--- START OF Dataset section ---

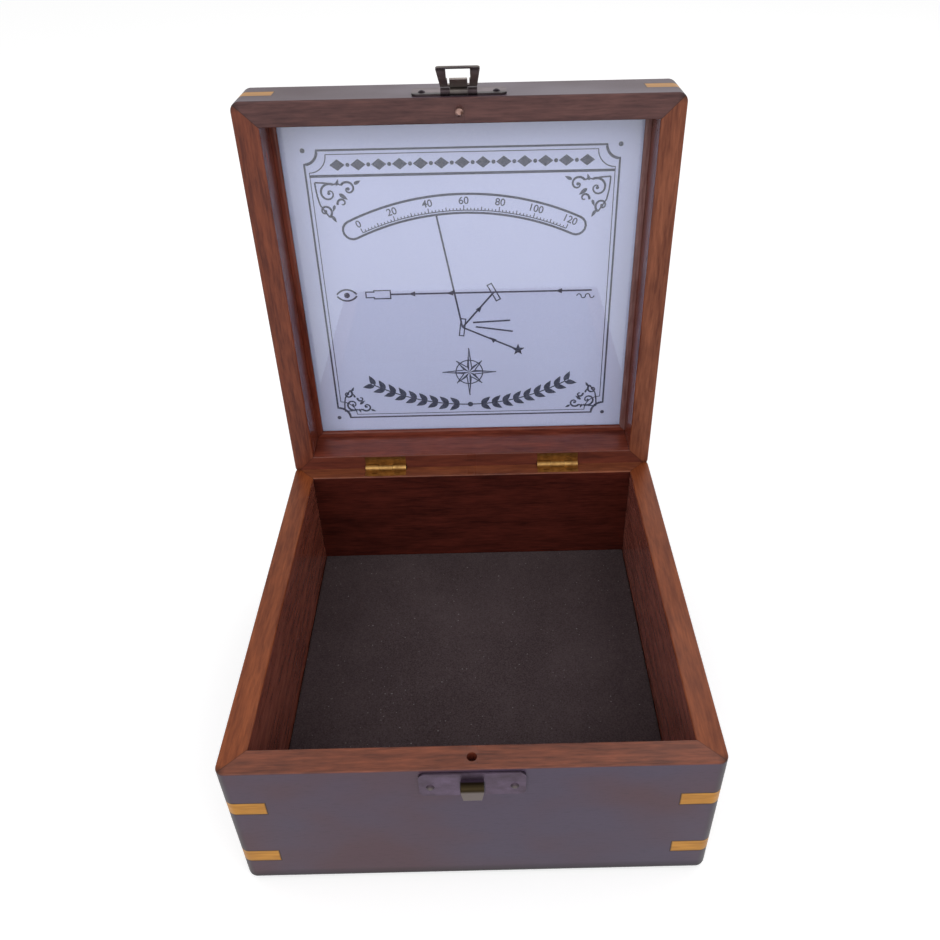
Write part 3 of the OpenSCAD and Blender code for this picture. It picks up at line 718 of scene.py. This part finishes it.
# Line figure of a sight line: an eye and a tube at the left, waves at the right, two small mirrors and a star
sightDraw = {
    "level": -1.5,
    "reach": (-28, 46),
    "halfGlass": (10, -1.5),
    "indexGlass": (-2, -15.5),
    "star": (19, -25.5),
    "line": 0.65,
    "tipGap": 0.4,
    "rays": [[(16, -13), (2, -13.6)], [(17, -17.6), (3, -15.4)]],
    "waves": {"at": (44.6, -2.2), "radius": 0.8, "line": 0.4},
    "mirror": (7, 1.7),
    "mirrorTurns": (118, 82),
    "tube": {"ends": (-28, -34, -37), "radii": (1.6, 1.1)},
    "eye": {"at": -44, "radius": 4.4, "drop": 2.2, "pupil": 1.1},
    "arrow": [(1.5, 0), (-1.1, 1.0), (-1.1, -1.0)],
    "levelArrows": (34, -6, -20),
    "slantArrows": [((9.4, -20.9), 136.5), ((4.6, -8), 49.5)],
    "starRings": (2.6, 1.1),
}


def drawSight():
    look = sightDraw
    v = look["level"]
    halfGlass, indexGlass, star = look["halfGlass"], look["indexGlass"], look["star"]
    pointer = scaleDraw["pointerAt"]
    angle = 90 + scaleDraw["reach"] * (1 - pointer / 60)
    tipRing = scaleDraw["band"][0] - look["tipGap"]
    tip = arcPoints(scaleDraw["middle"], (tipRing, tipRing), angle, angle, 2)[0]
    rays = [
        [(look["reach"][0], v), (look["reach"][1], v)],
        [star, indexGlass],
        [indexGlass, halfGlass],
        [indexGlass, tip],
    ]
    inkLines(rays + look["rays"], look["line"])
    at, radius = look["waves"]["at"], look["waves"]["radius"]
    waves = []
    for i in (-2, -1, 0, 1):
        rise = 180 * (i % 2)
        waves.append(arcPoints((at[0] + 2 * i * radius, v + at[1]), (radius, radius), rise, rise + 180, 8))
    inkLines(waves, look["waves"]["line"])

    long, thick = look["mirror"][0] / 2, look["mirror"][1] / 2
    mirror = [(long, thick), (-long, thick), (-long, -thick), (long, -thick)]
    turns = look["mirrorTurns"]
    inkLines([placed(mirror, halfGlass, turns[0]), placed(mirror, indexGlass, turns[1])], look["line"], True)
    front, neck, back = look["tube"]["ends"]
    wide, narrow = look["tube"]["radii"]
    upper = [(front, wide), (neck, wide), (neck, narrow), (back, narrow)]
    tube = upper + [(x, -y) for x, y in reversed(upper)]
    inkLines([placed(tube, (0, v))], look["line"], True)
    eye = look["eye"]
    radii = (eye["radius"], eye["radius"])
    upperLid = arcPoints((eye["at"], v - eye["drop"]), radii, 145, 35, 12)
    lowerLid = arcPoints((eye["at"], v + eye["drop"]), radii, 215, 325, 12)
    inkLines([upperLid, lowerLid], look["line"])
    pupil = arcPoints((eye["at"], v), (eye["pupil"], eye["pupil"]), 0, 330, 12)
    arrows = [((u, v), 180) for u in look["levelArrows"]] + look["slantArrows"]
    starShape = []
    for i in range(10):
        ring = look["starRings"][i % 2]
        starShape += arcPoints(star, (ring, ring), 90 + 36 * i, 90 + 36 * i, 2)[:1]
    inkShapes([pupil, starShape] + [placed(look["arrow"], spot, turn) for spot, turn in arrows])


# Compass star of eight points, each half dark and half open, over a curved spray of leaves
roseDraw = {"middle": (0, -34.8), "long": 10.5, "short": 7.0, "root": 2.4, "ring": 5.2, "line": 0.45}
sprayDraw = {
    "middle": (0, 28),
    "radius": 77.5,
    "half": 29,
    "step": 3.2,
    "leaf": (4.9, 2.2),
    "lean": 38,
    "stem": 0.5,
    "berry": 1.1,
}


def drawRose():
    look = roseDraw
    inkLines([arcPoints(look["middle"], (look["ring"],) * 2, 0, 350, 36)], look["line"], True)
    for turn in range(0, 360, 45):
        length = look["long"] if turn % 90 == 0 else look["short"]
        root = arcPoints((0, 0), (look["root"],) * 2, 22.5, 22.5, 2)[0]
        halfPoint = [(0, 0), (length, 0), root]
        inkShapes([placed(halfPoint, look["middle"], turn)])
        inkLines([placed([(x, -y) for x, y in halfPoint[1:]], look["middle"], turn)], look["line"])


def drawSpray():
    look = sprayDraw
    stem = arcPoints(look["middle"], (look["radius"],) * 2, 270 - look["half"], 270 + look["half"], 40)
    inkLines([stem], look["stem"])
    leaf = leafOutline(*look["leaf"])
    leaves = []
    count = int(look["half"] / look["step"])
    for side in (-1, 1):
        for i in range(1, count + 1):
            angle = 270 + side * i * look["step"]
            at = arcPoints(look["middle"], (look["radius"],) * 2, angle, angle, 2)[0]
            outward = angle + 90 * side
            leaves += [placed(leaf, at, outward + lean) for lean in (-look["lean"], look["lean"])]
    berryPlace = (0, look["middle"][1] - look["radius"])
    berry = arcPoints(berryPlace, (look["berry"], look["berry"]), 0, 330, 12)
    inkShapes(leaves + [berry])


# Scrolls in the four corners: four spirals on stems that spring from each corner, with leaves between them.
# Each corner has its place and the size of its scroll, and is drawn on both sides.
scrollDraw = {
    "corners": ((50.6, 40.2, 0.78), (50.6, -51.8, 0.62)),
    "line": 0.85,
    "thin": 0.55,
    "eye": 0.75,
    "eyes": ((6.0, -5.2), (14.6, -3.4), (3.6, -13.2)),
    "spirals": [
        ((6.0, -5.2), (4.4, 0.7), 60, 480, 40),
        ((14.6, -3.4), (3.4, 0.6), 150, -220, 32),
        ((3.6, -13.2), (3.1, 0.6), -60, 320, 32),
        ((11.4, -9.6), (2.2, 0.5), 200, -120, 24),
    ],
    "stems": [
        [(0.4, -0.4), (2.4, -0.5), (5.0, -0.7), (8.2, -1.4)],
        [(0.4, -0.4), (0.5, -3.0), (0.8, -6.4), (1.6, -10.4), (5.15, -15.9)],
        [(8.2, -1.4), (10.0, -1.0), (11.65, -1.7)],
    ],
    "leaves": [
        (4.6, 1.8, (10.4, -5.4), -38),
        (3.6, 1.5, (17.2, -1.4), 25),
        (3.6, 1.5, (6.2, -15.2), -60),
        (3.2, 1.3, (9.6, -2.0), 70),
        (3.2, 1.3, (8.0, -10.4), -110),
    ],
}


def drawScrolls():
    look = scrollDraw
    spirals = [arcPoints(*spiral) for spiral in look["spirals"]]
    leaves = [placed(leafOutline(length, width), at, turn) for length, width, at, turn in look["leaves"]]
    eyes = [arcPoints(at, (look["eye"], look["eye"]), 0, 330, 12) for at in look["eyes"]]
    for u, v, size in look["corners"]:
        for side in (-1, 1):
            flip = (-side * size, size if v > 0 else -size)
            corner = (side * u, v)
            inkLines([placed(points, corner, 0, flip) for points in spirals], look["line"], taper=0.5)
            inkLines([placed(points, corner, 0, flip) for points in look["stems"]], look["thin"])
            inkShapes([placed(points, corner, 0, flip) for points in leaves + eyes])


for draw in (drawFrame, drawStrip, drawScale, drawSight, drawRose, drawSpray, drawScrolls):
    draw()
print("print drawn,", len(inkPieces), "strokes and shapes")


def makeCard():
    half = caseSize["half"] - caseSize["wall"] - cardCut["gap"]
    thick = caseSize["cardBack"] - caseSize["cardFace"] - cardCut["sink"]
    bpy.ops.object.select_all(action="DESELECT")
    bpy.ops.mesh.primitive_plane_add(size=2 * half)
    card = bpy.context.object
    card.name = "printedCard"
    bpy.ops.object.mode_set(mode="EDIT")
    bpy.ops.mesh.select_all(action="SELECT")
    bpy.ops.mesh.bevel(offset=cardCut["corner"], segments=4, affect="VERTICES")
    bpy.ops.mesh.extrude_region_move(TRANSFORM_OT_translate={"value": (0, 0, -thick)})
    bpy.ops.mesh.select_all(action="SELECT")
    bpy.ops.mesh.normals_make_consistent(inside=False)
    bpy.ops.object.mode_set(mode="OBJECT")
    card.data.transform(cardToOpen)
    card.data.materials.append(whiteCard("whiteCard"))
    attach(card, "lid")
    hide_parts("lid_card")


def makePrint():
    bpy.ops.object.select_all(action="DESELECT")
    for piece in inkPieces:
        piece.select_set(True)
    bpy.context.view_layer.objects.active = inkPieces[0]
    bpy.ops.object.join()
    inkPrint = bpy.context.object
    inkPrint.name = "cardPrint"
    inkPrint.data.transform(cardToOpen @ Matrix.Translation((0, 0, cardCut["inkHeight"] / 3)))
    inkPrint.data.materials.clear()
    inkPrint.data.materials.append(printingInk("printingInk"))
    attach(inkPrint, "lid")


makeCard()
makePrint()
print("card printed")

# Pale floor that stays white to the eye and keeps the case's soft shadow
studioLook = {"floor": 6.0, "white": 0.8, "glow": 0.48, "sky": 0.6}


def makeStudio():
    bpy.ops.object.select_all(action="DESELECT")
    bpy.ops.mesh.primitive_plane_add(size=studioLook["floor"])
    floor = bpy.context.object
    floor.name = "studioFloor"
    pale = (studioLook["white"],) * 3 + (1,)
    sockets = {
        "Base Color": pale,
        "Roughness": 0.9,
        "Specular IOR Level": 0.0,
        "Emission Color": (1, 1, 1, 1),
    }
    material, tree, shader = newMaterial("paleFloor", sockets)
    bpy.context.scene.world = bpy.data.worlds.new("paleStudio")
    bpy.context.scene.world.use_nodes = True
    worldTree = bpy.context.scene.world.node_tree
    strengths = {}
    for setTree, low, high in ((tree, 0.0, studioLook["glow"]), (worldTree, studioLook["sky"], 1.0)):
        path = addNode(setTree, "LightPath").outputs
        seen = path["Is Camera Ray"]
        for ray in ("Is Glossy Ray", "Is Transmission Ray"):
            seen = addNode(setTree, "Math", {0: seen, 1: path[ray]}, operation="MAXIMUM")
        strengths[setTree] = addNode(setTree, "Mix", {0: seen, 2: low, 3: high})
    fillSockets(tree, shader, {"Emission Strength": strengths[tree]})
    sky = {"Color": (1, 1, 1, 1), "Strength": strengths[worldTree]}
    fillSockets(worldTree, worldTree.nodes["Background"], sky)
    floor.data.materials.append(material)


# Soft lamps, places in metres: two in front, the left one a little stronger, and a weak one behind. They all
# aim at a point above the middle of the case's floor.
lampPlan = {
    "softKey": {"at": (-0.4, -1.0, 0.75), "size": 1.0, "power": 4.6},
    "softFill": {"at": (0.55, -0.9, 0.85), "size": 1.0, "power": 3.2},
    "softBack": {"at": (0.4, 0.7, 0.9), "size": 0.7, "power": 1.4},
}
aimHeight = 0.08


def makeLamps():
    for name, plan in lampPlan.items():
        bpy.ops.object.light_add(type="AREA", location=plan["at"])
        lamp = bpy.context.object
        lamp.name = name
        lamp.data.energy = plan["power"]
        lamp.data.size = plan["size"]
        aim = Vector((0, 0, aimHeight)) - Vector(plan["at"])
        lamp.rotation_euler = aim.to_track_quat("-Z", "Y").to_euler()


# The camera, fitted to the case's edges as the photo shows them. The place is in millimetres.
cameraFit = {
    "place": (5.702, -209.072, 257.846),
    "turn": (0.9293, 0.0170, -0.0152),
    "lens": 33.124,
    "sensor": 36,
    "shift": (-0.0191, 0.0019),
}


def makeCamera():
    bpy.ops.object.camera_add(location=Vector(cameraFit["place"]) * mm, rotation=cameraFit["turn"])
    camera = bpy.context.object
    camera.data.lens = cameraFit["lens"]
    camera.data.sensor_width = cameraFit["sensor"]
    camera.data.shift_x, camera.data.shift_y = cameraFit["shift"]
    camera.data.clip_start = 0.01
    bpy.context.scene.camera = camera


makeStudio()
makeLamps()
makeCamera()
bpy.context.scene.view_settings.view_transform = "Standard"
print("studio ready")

--- END OF Dataset section ---

Copy every line above that holds the word "scene".

§ **Reply**
Write part 3 of the OpenSCAD and Blender code for this picture. It picks up at line 718 of scene.py. This part finishes it.
    bpy.context.scene.world = bpy.data.worlds.new("paleStudio")
    bpy.context.scene.world.use_nodes = True
    worldTree = bpy.context.scene.world.node_tree
    bpy.context.scene.camera = camera
bpy.context.scene.view_settings.view_transform = "Standard"